Each of these characters could easily have be written as a spokesperson for a particular viewpoint, but Hansberry makes all of them complex and unique. None are what they appear to be on the surface and their clashes and conflicts make for absorbing theater. Critics and audiences weren’t quite ready for such a heady brew and despite a campaign by celebrities to keep Sign running, it closed after only 101 performances, just two days before Hansberry died of cancer at the age of 34.

Before now, there has only been one Broadway revival which closed after 5 performances in 1972. The current production at the James Earl Jones Theater after a successful run at BAM, restores this neglected, insightful portrait of the early 1960s to vivid life.

Sign in Sidney Brustein's Window
Oscar Isaac and Glenn Fitzgerald in The Sign in Sidney Brustein’s Window.
Credit: Julieta Cervantes

Anne Kaufman’s staging emphasizes the connections between the disparate characters and eschews speech-making and melodrama. There is a lot going on with debates ranging across political, sexual, and racial lines. But Kaufman and her proficient, compassionate cast keep the action on a human level.

Oscar Isaac manages to make Sidney into a magnetic charmer despite his vicious tongue and sarcastic humor. Isaac plays Sidney as a man who doesn’t know what to do with his considerable talent, passion, and intelligence.
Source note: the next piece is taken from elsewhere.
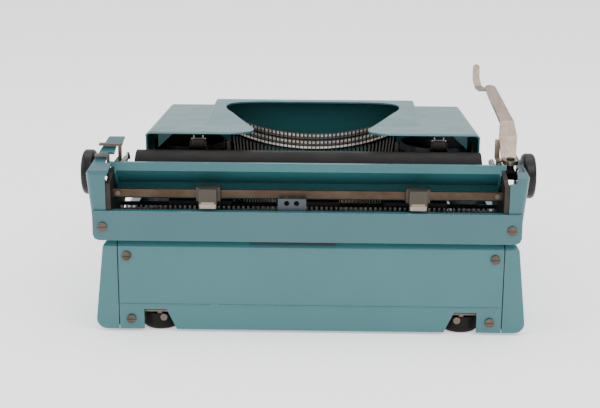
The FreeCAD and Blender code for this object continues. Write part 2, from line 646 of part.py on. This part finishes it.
def make_release_levers():
    """Two small levers at the right end: a stem on a pin, with a finger tab over the end cover."""
    stem = box(128.9, 130.9, 32.0, 36.0, 106.2, 125.0)
    tab = box(128.9, 144.0, 32.0, 36.0, 123.5, 125.0)
    pin = rod_x(128.9, PLATE_IN - CLEAR, 34.0, 108.0, 2.0)
    export("paper_release_lever", fuse([stem, tab, pin]))
    stem = box(134.9, 136.4, 17.5, 21.5, 104.0, 120.6)
    tab = box(134.9, 144.7, 17.5, 21.5, 119.2, 120.6)
    pin = rod_x(PLATE_OUT + CLEAR, 136.4, 19.5, 106.0, 3.0)
    export("carriage_release_lever", fuse([stem, tab, pin]))


def make_rear_bay():
    drum = rod_z(-95.0, 38.0, 40.0, 56.0, 19.0)
    drum = drum.cut(rod_z(-95.0, 38.0, 52.0, 56.0, 16.0)).fuse(rod_z(-95.0, 38.0, 18.0, 59.0, SHAFT_R))
    export("mainspring_drum", drum, BASE_X)
    wheel = rod_y(12.6, 30.0, 31.6, 52.0, 10.0)
    teeth = 24
    notches = []
    for i in range(teeth):
        angle = 2 * math.pi * i / teeth
        notches.append(rod_y(12.6 + 10.2 * math.cos(angle), 29.0, 33.0, 52.0 + 10.2 * math.sin(angle), 0.8))
    wheel = wheel.cut(Part.makeCompound(notches)).fuse(rod_y(12.6, 27.0, 36.0, 52.0, 1.5))
    export("escapement_wheel", wheel, BASE_X)
    gong = rod_z(95.0, 38.0, 42.0, 54.0, 16.0)
    gong = gong.makeFillet(8.0, [edge for edge in gong.Edges if edge.BoundBox.ZMin > 53.0])
    gong = gong.cut(rod_z(95.0, 38.0, 41.0, 52.5, 7.5))
    gong = gong.fuse(rod_z(95.0, 38.0, PAN_Z + SHEET, 43.0, 2.5))
    export("bell", gong, BASE_X)


os.makedirs("parts", exist_ok=True)
make_body()
make_base_inside()
make_basket()
make_ribbon()
make_keys()
make_cover()
make_carriage_frame()
make_end_covers()
make_carriage_panels()
make_rails_and_stops()
make_platen()
make_paper_fingers()
make_return_lever()
make_release_levers()
make_rear_bay()
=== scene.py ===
"""Looks of the portable typewriter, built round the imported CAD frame. Metres, +Z up, keyboard towards -Y."""
import json
import math
import random

import bmesh
import bpy
from mathutils import Matrix, Vector


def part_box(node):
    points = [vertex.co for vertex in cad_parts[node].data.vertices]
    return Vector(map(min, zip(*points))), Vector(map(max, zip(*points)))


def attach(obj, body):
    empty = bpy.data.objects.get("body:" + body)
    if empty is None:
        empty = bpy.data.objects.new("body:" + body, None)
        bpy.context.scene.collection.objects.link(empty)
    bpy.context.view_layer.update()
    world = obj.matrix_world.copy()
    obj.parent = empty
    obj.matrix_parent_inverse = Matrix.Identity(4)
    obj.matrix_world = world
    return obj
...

Rachel Brosnahan is equally adept at portraying Iris’ internal struggle between her fierce drive and her crushing self-doubt. 
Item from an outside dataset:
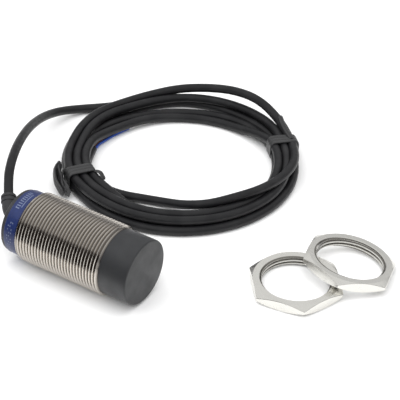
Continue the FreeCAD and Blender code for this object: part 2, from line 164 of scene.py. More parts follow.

Miriam Silverman dazzles as Mavis whose bland housewife veneer is stripped away in a heart wrenching monologue, confiding the barrenness of her seemingly pristine domestic arrangement to Sidney. (It’s interesting to note that the original Mavis, Alice Ghostley, who won a Tony Award for this dramatic role, was best known for her wacky characters on TV sitcoms like Bewitched and Designing Women.) Gus Birney also delivers a stunning performance as the self-aware prostitute Gloria, giving her a baby-doll voice belying her ancient sadness and hard-won wisdom. Costume designer Brenda Abbandandolo, whose period clothes are spot-on, dresses her like a combination Barbie Doll and Kit Kit Klub dancer. The gritty, detailed set of a Village brownstone is by the team known as dots.
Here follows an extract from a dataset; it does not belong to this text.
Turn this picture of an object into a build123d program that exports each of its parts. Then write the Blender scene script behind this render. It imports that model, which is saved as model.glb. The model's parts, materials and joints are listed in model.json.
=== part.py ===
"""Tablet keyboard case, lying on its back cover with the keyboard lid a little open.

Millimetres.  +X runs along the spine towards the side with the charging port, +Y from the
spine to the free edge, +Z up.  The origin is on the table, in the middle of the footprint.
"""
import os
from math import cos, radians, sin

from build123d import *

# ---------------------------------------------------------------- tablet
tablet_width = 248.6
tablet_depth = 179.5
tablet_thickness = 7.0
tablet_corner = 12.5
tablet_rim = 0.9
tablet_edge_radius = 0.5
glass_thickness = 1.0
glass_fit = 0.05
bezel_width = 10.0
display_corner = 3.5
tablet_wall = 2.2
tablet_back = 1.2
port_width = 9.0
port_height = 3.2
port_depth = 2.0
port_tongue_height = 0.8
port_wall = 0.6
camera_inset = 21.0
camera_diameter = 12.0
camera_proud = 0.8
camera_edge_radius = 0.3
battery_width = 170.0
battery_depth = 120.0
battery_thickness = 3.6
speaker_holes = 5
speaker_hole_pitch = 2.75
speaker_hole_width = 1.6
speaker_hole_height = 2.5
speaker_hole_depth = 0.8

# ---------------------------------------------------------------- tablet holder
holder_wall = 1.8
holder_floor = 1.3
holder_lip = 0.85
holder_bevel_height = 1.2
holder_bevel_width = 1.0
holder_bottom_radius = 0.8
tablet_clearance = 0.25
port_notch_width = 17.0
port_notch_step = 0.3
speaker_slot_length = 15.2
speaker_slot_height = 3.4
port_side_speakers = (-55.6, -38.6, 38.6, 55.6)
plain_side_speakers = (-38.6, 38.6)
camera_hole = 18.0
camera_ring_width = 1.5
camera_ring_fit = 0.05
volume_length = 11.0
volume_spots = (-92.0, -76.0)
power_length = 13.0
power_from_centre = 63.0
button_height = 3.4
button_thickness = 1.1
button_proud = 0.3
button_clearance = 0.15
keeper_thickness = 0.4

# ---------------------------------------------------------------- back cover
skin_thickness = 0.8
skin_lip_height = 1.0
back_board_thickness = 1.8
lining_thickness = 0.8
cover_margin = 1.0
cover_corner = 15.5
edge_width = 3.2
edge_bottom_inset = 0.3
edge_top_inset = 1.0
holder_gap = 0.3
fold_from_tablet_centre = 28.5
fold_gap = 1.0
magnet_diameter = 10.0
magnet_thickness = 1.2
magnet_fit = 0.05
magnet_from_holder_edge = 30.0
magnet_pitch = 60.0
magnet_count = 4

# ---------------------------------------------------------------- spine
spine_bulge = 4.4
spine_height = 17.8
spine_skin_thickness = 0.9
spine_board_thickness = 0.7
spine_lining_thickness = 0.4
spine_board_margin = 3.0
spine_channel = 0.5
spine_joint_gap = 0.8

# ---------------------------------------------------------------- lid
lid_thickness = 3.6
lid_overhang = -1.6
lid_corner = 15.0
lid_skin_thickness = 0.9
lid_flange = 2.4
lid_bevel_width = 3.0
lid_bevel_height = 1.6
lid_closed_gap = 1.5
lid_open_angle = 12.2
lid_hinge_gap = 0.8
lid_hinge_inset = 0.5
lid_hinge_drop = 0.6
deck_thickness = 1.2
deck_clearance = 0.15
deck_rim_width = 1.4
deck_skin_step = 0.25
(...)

Sign in Sidney Brustein's Window
Julian De Niro and Andy Grotelueschen in The Sign in Sidney Brustein’s Window.
Credit: Julieta Cervantes

Julian De Niro gives full weight to Alton’s rage and confusion leading up to his discovery of Gloria’s true calling. Glenn Fitzgerald admirably limns David, probably the most fully-realized, non-stereotyped gay character written before The Boys in the Band. (Hansberry was a closeted lesbian and it’s fascinating to speculate how many other deep gay characters she would have created.) Andy Grotelueschen and Raphael Nash Thompson round out the cast with believable, more-than-just-comic turns as Wally and Max.

Sidney, Iris and their friends can be smug and pretentious, but they are also realistically drawn with deep back stories. Their arguments still ring true. This production makes you mourn for all the unwritten works Hansberry might have given us and wonder what she would have made of our current fractured state of disunion.

Sign in Sidney Brustein’s Window: April 27—July 2. James Earl Jones Theater, 138 W. 48th St., NYC. Running time: two hours and 45 mins. including intermission. telecharge.com.